Task objective: Copy out all the entries word for word.

-- Begin The records --

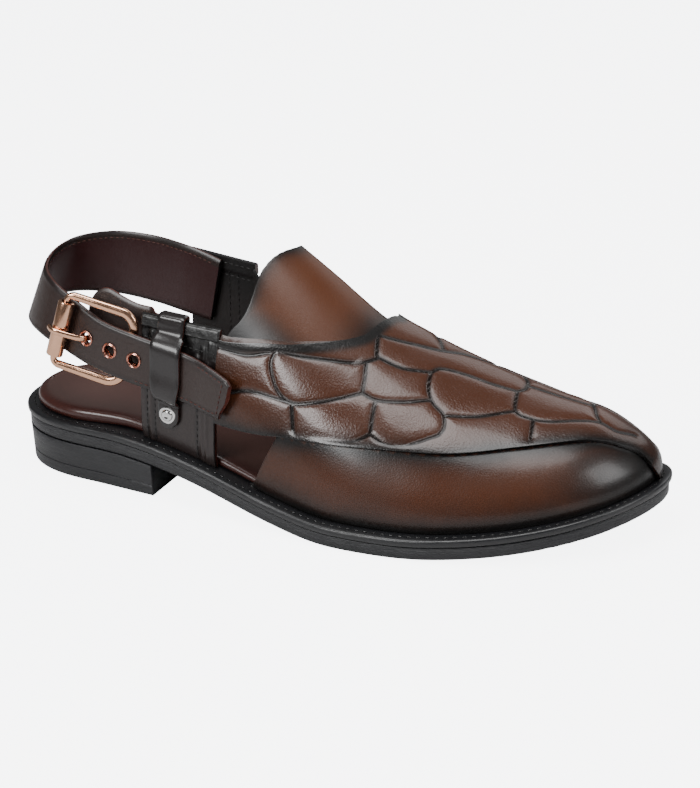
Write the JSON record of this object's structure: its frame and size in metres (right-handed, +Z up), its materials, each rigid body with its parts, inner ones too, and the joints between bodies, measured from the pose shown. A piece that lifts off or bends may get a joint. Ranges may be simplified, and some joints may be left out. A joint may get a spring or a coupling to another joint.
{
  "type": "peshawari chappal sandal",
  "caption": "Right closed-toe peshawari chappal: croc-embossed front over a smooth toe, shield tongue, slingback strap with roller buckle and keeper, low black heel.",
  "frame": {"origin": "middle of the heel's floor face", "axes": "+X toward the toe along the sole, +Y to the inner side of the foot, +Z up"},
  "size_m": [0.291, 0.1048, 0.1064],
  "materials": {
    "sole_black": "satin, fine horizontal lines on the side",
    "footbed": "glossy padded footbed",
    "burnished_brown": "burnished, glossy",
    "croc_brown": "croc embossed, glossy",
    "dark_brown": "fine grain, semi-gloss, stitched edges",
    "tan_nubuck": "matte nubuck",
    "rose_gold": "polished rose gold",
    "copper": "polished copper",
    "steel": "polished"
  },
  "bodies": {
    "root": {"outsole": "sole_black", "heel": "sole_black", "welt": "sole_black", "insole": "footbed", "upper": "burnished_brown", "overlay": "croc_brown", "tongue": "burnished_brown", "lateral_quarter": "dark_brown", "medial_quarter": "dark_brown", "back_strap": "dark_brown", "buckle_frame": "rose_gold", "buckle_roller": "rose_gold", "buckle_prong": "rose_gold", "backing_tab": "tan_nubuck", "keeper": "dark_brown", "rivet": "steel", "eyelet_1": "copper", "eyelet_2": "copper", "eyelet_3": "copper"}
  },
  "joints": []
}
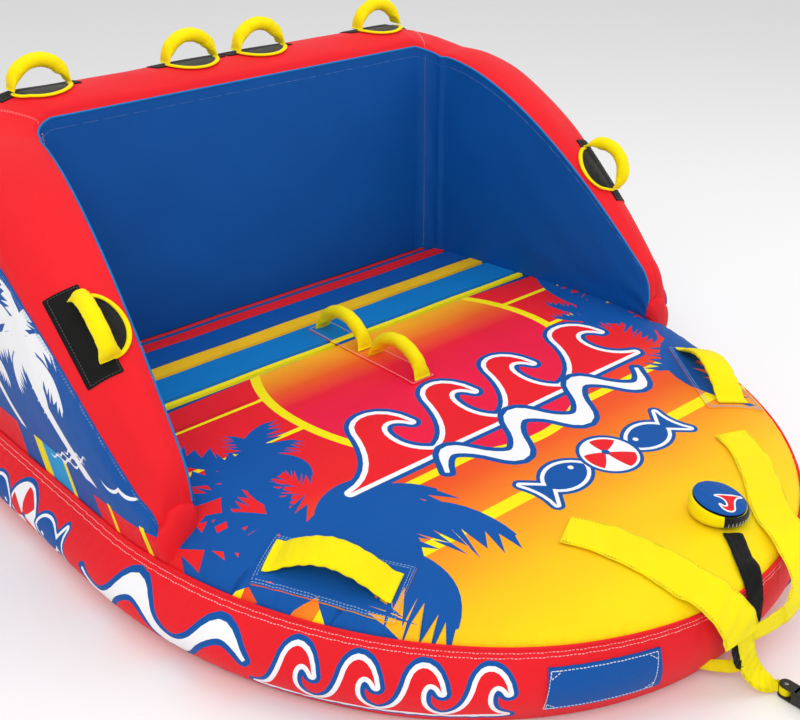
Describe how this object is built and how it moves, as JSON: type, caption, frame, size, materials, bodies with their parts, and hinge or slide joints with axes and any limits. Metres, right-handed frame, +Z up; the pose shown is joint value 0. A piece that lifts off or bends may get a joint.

-- End The records --

Output below:
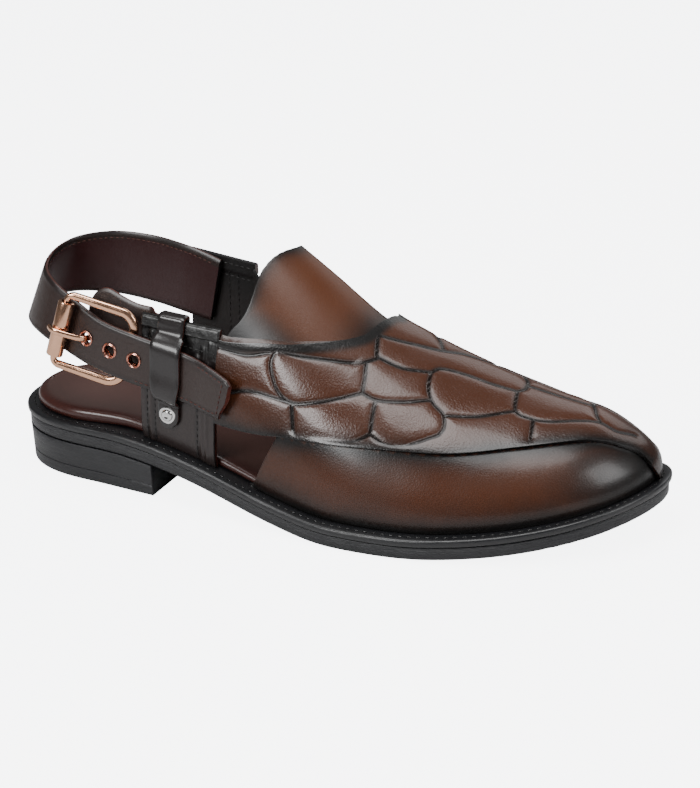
Write the JSON record of this object's structure: its frame and size in metres (right-handed, +Z up), its materials, each rigid body with its parts, inner ones too, and the joints between bodies, measured from the pose shown. A piece that lifts off or bends may get a joint. Ranges may be simplified, and some joints may be left out. A joint may get a spring or a coupling to another joint.
{
  "type": "peshawari chappal sandal",
  "caption": "Right closed-toe peshawari chappal: croc-embossed front over a smooth toe, shield tongue, slingback strap with roller buckle and keeper, low black heel.",
  "frame": {"origin": "middle of the heel's floor face", "axes": "+X toward the toe along the sole, +Y to the inner side of the foot, +Z up"},
  "size_m": [0.291, 0.1048, 0.1064],
  "materials": {
    "sole_black": "satin, fine horizontal lines on the side",
    "footbed": "glossy padded footbed",
    "burnished_brown": "burnished, glossy",
    "croc_brown": "croc embossed, glossy",
    "dark_brown": "fine grain, semi-gloss, stitched edges",
    "tan_nubuck": "matte nubuck",
    "rose_gold": "polished rose gold",
    "copper": "polished copper",
    "steel": "polished"
  },
  "bodies": {
    "root": {"outsole": "sole_black", "heel": "sole_black", "welt": "sole_black", "insole": "footbed", "upper": "burnished_brown", "overlay": "croc_brown", "tongue": "burnished_brown", "lateral_quarter": "dark_brown", "medial_quarter": "dark_brown", "back_strap": "dark_brown", "buckle_frame": "rose_gold", "buckle_roller": "rose_gold", "buckle_prong": "rose_gold", "backing_tab": "tan_nubuck", "keeper": "dark_brown", "rivet": "steel", "eyelet_1": "copper", "eyelet_2": "copper", "eyelet_3": "copper"}
  },
  "joints": []
}
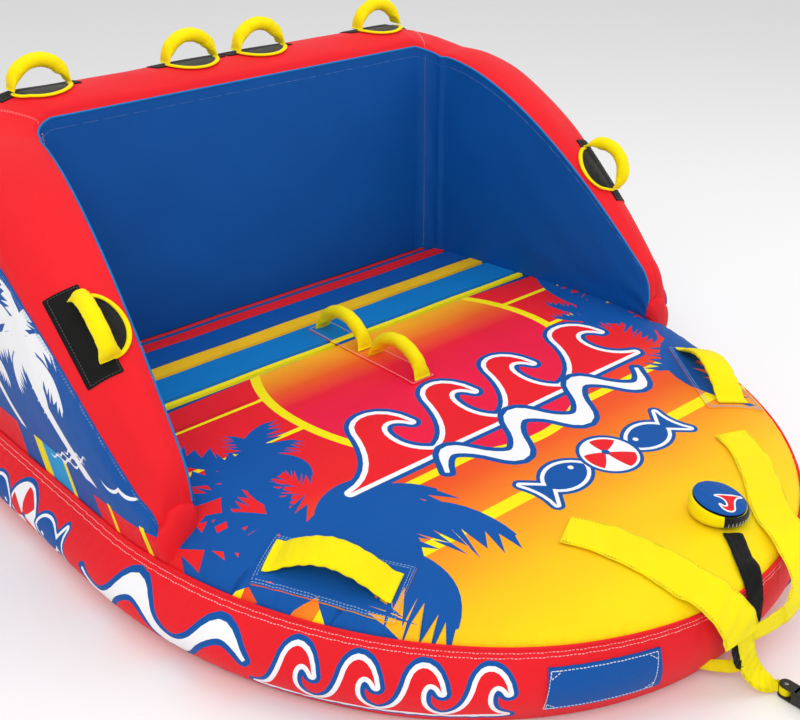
Describe how this object is built and how it moves, as JSON: type, caption, frame, size, materials, bodies with their parts, and hinge or slide joints with axes and any limits. Metres, right-handed frame, +Z up; the pose shown is joint value 0. A piece that lifts off or bends may get a joint.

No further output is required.